Toda vez que um comércio pequeno fecha eu morro um pouco junto com ele. Ontem passei na frente da Merça e observei meia dúzia de náufragos com seus engradados e isopores bebendo o defunto do outro lado da rua.

Triste fim da história de um divertido bar frequentado por mais autores que leitores. Se alguém jogasse uma bomba ali numa noite mais agitada, boa parte da cena literária nacional iria pro brejo.

Mas não precisou disso, não. A especulação imobiliária cuidou pra que muitos não conseguissem sequer comer o último pastel, que aliás era bem gostoso.

Esse mesmo modus operandi tira do endereço onde está há quinze anos o bom restaurante de uma celebrada chef televisiva para o colocar no térreo de um prédio no bairro vizinho, aumentando consideravelmente o seu tamanho. Situação parecida ocorrerá com meu português preferido na cidade.
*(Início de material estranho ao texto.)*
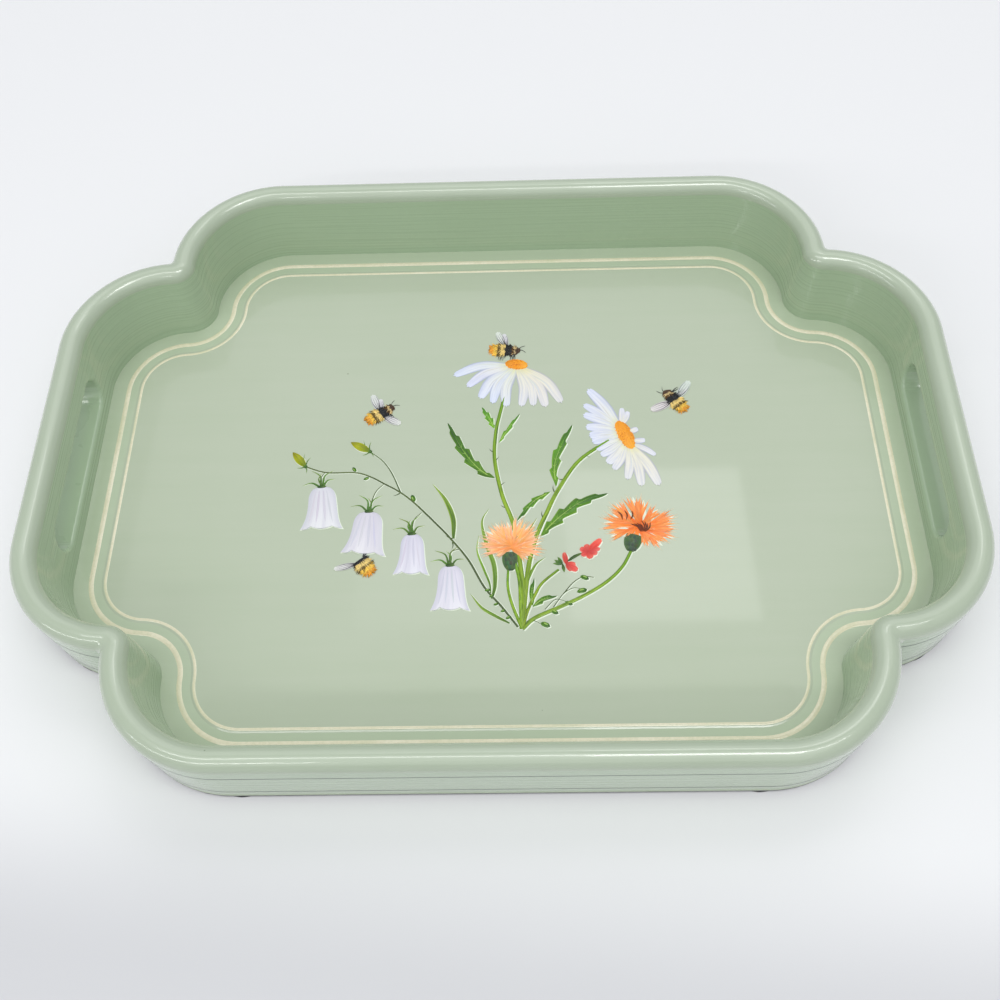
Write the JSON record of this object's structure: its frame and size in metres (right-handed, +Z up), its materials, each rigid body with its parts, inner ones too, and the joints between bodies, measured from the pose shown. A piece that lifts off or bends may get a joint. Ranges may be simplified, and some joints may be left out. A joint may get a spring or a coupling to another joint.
{
  "type": "figured lacquered serving tray",
  "caption": "Lacquered board serving tray with a lobed outline, high leaning walls, a rounded rim, a hand slot in each end and felt pads under a flat floor.",
  "frame": {"origin": "on the surface that the tray stands on, under the centre of the tray", "axes": "+X along the tray from hand slot to hand slot, +Y to the back long side, +Z up"},
  "size_m": [0.45, 0.3326, 0.0486],
  "materials": {
    "floor_lacquer": "pale sage gloss lacquer over a painted board, with a painted spray of wild flowers inside two cream lines",
    "wall_lacquer": "sage gloss lacquer over stacked board",
    "felt": "black pressed felt"
  },
  "bodies": {
    "root": {"floor_panel": "floor_lacquer", "wall_foot_ring": "wall_lacquer", "wall_slot_ring": "wall_lacquer", "wall_rim_ring": "wall_lacquer", "felt_pad_front_left_side": "felt", "felt_pad_front_right_side": "felt", "felt_pad_back_left_side": "felt", "felt_pad_back_right_side": "felt", "felt_pad_front_left_end": "felt", "felt_pad_front_right_end": "felt", "felt_pad_back_left_end": "felt", "felt_pad_back_right_end": "felt"}
  },
  "joints": []
}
Se você seguir o caminho do dinheiro, checará facilmente que o mercado imobiliário não tira nada da cidade, mas sim capitaliza transformando comércios pequenos ou médios em grandes empresas pasteurizadas.

As condições de trabalho são cada vez mais complicadas e é difícil resistir. Quem não gostar que vá comer no Oxxo.
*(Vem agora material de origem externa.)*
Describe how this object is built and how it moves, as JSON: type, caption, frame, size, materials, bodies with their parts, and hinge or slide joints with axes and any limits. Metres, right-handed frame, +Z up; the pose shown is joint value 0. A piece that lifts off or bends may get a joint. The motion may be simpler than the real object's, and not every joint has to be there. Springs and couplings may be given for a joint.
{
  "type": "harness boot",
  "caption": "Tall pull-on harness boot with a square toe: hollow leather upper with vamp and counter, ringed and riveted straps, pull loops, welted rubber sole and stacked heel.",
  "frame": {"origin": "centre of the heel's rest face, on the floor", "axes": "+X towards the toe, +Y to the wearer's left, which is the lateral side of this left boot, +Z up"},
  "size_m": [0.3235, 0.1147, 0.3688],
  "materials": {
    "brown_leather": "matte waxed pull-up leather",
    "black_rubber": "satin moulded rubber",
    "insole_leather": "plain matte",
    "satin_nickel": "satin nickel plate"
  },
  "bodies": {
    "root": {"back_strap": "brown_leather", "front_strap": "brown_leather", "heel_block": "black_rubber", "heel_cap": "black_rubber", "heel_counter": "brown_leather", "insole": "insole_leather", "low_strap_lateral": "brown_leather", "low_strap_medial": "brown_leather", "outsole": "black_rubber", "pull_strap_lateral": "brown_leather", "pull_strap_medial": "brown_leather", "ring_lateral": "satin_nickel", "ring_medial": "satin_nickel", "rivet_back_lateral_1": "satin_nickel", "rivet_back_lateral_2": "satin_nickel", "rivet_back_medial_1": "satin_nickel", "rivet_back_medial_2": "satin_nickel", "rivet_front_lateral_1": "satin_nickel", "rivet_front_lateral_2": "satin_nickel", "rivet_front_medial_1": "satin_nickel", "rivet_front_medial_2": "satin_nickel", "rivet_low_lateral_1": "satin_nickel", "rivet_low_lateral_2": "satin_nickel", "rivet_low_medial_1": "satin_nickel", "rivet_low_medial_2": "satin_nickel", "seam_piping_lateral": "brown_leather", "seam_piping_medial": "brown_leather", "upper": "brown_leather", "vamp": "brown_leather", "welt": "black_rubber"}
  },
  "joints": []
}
Nessa semana mesmo vi a possibilidade de transformar um bar que não vai muito bem em um novo negócio. A situação travou quando soube que o contrato de locação vence em outubro. Porque se o dono do imóvel não oferecer novo contrato de cinco anos, não vale a pena investir. E o português já deu sinais que prefere deixar de receber o aluguel enquanto espera calmamente pela venda da quadra inteira.

E assim vamos moemizando o pedaço, assistindo inofensivamente tudo ao nosso redor se transformar num grosseiro condomínio a céu aberto.
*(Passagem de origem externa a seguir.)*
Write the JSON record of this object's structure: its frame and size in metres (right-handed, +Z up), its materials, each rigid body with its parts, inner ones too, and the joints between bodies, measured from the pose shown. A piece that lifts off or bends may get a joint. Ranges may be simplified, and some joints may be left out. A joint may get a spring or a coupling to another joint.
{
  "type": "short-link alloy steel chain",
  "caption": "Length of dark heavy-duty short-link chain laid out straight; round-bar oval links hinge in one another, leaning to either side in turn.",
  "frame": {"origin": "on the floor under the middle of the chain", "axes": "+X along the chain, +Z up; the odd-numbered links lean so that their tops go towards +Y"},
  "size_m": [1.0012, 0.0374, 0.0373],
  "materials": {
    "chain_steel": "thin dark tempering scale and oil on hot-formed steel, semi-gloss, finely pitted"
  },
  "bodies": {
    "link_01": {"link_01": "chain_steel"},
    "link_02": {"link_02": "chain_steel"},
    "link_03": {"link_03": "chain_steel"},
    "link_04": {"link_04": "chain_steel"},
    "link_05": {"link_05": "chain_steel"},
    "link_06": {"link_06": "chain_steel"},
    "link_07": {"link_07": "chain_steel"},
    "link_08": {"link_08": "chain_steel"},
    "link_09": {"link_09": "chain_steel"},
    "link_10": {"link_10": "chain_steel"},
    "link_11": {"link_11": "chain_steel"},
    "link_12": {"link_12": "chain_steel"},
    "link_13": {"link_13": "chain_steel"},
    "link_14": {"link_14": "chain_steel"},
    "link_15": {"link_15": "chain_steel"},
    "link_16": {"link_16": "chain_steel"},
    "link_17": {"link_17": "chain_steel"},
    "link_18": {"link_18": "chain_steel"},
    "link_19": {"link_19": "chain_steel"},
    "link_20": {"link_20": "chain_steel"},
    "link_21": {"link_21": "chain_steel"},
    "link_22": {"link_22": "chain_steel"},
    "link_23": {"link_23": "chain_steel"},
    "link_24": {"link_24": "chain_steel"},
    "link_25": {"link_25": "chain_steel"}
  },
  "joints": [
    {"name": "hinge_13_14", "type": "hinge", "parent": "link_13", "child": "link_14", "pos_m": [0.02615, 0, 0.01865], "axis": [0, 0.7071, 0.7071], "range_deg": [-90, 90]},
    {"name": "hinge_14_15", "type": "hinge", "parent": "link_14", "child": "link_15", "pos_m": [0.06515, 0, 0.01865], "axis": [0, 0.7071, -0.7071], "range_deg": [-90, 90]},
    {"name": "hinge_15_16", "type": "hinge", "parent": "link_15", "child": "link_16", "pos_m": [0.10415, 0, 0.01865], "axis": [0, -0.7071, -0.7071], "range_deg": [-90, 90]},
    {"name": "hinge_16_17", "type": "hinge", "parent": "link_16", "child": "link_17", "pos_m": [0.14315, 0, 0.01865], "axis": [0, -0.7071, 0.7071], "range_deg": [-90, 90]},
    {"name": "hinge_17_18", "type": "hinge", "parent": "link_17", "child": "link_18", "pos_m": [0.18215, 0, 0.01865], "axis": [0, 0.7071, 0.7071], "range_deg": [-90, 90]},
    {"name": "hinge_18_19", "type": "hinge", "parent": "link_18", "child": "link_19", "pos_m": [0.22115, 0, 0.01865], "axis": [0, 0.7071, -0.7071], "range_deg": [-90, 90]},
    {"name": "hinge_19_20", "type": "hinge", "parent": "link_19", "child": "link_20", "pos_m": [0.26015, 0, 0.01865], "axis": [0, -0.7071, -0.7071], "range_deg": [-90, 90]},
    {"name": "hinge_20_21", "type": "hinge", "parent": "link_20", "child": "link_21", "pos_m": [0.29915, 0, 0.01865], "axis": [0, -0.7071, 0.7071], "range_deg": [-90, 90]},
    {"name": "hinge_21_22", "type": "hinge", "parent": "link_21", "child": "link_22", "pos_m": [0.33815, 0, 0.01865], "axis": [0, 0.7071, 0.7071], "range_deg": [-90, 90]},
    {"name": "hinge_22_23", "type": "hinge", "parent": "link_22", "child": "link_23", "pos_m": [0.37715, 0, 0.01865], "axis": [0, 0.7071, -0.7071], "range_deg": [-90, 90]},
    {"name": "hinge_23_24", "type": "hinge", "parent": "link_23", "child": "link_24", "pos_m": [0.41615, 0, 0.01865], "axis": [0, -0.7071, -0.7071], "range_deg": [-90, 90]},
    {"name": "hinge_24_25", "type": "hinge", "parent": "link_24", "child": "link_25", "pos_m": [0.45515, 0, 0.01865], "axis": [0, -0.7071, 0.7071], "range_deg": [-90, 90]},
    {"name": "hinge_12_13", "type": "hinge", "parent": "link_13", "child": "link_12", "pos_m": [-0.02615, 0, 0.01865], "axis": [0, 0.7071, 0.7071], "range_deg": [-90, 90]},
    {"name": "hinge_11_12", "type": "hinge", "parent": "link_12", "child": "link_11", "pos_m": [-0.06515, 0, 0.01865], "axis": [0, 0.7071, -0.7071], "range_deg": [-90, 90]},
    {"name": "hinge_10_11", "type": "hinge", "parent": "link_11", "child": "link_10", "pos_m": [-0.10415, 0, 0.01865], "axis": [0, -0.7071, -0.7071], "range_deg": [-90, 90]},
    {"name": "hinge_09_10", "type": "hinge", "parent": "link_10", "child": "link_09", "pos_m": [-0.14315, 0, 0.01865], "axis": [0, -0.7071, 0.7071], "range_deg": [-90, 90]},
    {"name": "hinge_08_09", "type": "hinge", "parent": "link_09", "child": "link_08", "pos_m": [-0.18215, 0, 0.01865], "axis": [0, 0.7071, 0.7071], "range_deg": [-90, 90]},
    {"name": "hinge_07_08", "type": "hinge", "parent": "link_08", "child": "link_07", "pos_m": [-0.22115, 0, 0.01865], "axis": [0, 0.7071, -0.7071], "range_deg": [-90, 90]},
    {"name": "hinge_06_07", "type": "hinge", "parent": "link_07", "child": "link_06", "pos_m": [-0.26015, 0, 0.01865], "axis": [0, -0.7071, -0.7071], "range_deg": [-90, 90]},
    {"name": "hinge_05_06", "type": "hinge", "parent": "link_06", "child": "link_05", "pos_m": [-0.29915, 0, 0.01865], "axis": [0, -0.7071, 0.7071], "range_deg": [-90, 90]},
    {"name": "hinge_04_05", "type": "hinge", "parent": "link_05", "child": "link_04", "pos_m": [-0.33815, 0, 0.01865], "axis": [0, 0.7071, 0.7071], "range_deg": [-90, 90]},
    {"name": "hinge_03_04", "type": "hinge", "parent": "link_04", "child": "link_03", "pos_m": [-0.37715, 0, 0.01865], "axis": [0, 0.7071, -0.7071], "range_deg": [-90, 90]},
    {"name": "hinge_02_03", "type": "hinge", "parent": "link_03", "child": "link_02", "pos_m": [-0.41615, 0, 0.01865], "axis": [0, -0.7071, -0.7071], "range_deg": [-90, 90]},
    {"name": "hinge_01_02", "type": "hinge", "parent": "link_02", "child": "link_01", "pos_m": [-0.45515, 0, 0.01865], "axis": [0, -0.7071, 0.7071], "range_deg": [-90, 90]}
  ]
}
Não precisamos ir a Barueri, Barueri já está entre nós. Foi esfaqueado na chegada, mas passa bem.

E antes que alguém me cancele de novo, eu adoro Barueri, cidade onde passei anos entregando carne em açougues tanto no centrinho quanto também em simpáticas vilas um pouco mais distantes. Não precisa se esforçar muito pra entender pra onde é a crítica.

Então espere a sua vez pra discutir. Até porque num futuro mais próximo do que você imagina todos serão cancelados por não mais que quinze segundos, pois a máquina precisa continuar a rodar.

Não adianta nem tentar fugir de Uber, porque o motorista foi robotizado e hoje respira se comunicando com o mundo apenas através de aplicativos movidos a estupidez artificial. Por quantas vezes você não travou conversas parecidas com Moço, minha casa ficou na quadra de trás! Não, não. O waze mandou te deixar aqui!

O que não tem solução, solucionado está. Mas chegamos numa encruzilhada e há duas alternativas de caminho para seguir. Eu, que me recuso a ter comportamento de gado, já escolhi por onde vou.

Independente de suas escolhas, se me permite uma sugestão, resista também

Porque a vida pode ser até mais dura, mas lhe garanto que podemos nos divertir mais do lado de cá.